Posture — keep the body straight. Powerful people stand and sit straight; it shows that you are in control of yourself and can be in control of whatever is going on around you. There is no need to be stiff, just hold your posture straight. Experiment with your posture by using a mirror to see how you come across.
Eye contact — during the meeting discussion and especially when you need a decision or are making a key point, make direct eye contact with the other person. During most of the conversation, you can be effective by making eye contact about 65-85% of the time. Making eye contact shows confidence and an ability to relate. Of course, this technique is useful in western cultures and should be avoided in cultures where direct eye contact is considered rude or aggressive.
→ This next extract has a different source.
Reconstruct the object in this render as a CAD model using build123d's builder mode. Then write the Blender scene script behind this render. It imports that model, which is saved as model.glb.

Smile — a smile relaxes people more than a frown. People respond to a smile as friendly and welcoming. Frowns make people suspicious and uncomfortable. It takes fewer muscles to smile than frown, but a lot of people persist with a stern look when dealing with business scenarios. You can be serious and still smile. Go to the mirror and try it. Pick a key phrase and say it with a smile, then say the same phrase with a stern look. Even your tone will change. So smile; it is easier and more effective.
Make hand gestures — emphasize your points with hand gestures. Using both hands is even more effective. Complex gestures with your hands will get the listener to focus on you and will enhance their listening. If the other person uses hand gestures, remember them and use them later in the conversation. This action will create a connection between you and the other person. Be emphatic in your use of gestures, but do not overdo it. Gesturing and moving the hands too much is distracting. Experiment in the mirror to see what the right level of hand gesturing that is the key to making you confident.
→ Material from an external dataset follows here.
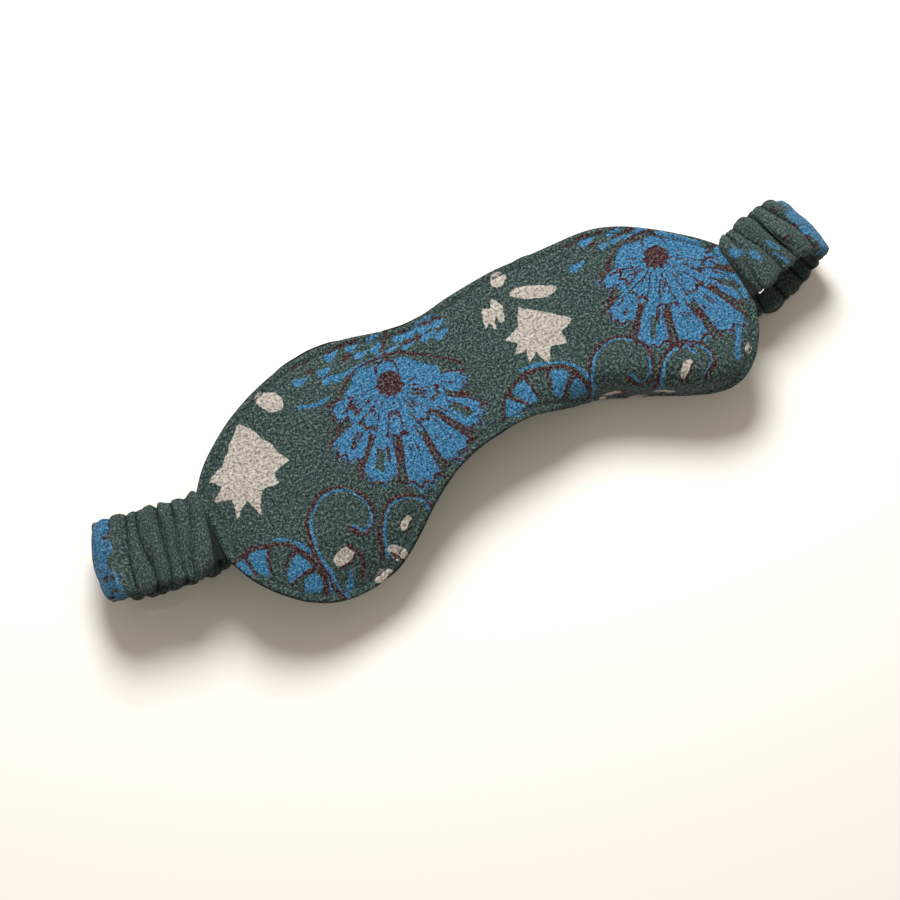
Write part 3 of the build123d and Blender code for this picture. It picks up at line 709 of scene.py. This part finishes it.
M_PRINT = printed_cotton()
M_LINING = plain_cloth("lining_cotton", (0.012, 0.034, 0.031), (0.026, 0.057, 0.052))
M_BLACK = plain_cloth("blackout_cloth", (0.012, 0.012, 0.013), (0.022, 0.022, 0.024), 0.35)
M_WAD = plain_cloth("wadding", (0.70, 0.69, 0.67), (0.82, 0.81, 0.79), 1.3, 0.3, scale=0.5)
M_ELASTIC = plain_cloth("elastic", (0.60, 0.58, 0.54), (0.74, 0.72, 0.68), 1.1)
M_CAD = plain_cloth("turned_cotton", (0.012, 0.034, 0.031), (0.026, 0.057, 0.052), coord="object")
M_CAD_EL = plain_cloth("elastic_end", (0.60, 0.58, 0.54), (0.74, 0.72, 0.68), 1.1, coord="object")
M_THREAD = thread_material()


def give(ob, mat):
    ob.data.materials.clear()
    ob.data.materials.append(mat)


# ------------------------------------------------------------------ mask
RIM, RIM_LEN = outline(4200)


def edge_wobble(x, seed):
    fade = smooth((HALF - np.abs(x)) / 8.0)
    return 0.32 * fbm(x, np.zeros_like(x), seed, 13.0, 2) * fade


def rim_distance(x, y):
    """Distance in from the rim, and the place along it, for flat cloth points."""
    from mathutils.kdtree import KDTree
    tree = KDTree(len(RIM))
    for i, q in enumerate(RIM):
        tree.insert((q[0], q[1], 0), i)
    tree.balance()
    xf, yf = x.ravel(), y.ravel()
    idx = np.array([tree.find((float(a), float(b), 0))[1] for a, b in zip(xf, yf)])
    best = np.full(xf.shape, 1e9)
    for k in (-1, 0):
        a, b = RIM[(idx + k) % len(RIM)], RIM[(idx + k + 1) % len(RIM)]
        ab = b - a
        t = np.clip(((xf - a[:, 0]) * ab[:, 0] + (yf - a[:, 1]) * ab[:, 1]) / ((ab**2).sum(1) + 1e-12), 0, 1)
        best = np.minimum(best, np.hypot(xf - a[:, 0] - t * ab[:, 0], yf - a[:, 1] - t * ab[:, 1]))
    return best.reshape(x.shape), (idx * RIM_LEN / len(RIM)).reshape(x.shape)


def relief(x, y, d, a, plateau=0.75, seed=0):
    """Height of the outer cloth above the mask's middle surface."""
    r = np.clip(d / 1.05, 0, 1)
    h = 0.04 + 1.12 * np.sqrt(np.clip(1 - (1 - r) ** 2, 0, 1))
    h = h - 0.50 * np.exp(-(((d - 3.0) / 0.62) ** 2))
    h = h + plateau * smooth((d - 3.3) / 8.0)
    # stitches pull the cloth in, between them it stands up
    h = h + 0.13 * np.cos(2 * np.pi * a / 2.75) * np.exp(-(((d - 2.2) / 1.3) ** 2)) * r
    puck = fbm(a, d * 0.35, 31 + seed, 4.2, 2)
    h = h + 0.34 * puck * np.exp(-(((d - 4.5) / 3.4) ** 2)) * smooth(d / 1.4)
    h = h + (0.50 * fbm(x, y, 3 + seed, 26.0, 2) + 0.22 * fbm(x + 0.6 * y, y, 5 + seed, 9.0, 2) + 0.07 * vnoise(x, y, 9 + seed, 2.6) + 0.045 * vnoise(x, y, 12 + seed, 1.5)) * smooth((d - 3.4) / 7.0)
    return h


EDGE = [0, 0.12, 0.28, 0.5, 0.8, 1.2, 1.7, 2.15, 2.5, 2.8, 3.05, 3.35, 3.7, 4.2, 4.9]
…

Dress the part — be on the high end of the dress code for the environment. If you are in a business casual environment, do not be the sloppiest dresser in the group. In a casual environment, you may want to wear business slacks and a nice shirt or blouse without neck wear. Be careful not to over dress for the environment. Wearing a dark suit with a tie or scarf while everyone else is in jeans and a sweatshirt draws the wrong kind of attention to you. However, it is effective to dress at the high end like designer jeans and nice collared blouse or shirt. When you visit clients, try to find out ahead of time how they dress. A good rule of thumb for interacting with clients is to dress the way the client dresses. Again, you want to be at the high end of the dress code.
These tips are applied by the Big Dogs in making a solid impression that they are self confident and in charge. Experiment with them over the next 30 days and see if it doesn’t make a difference for you.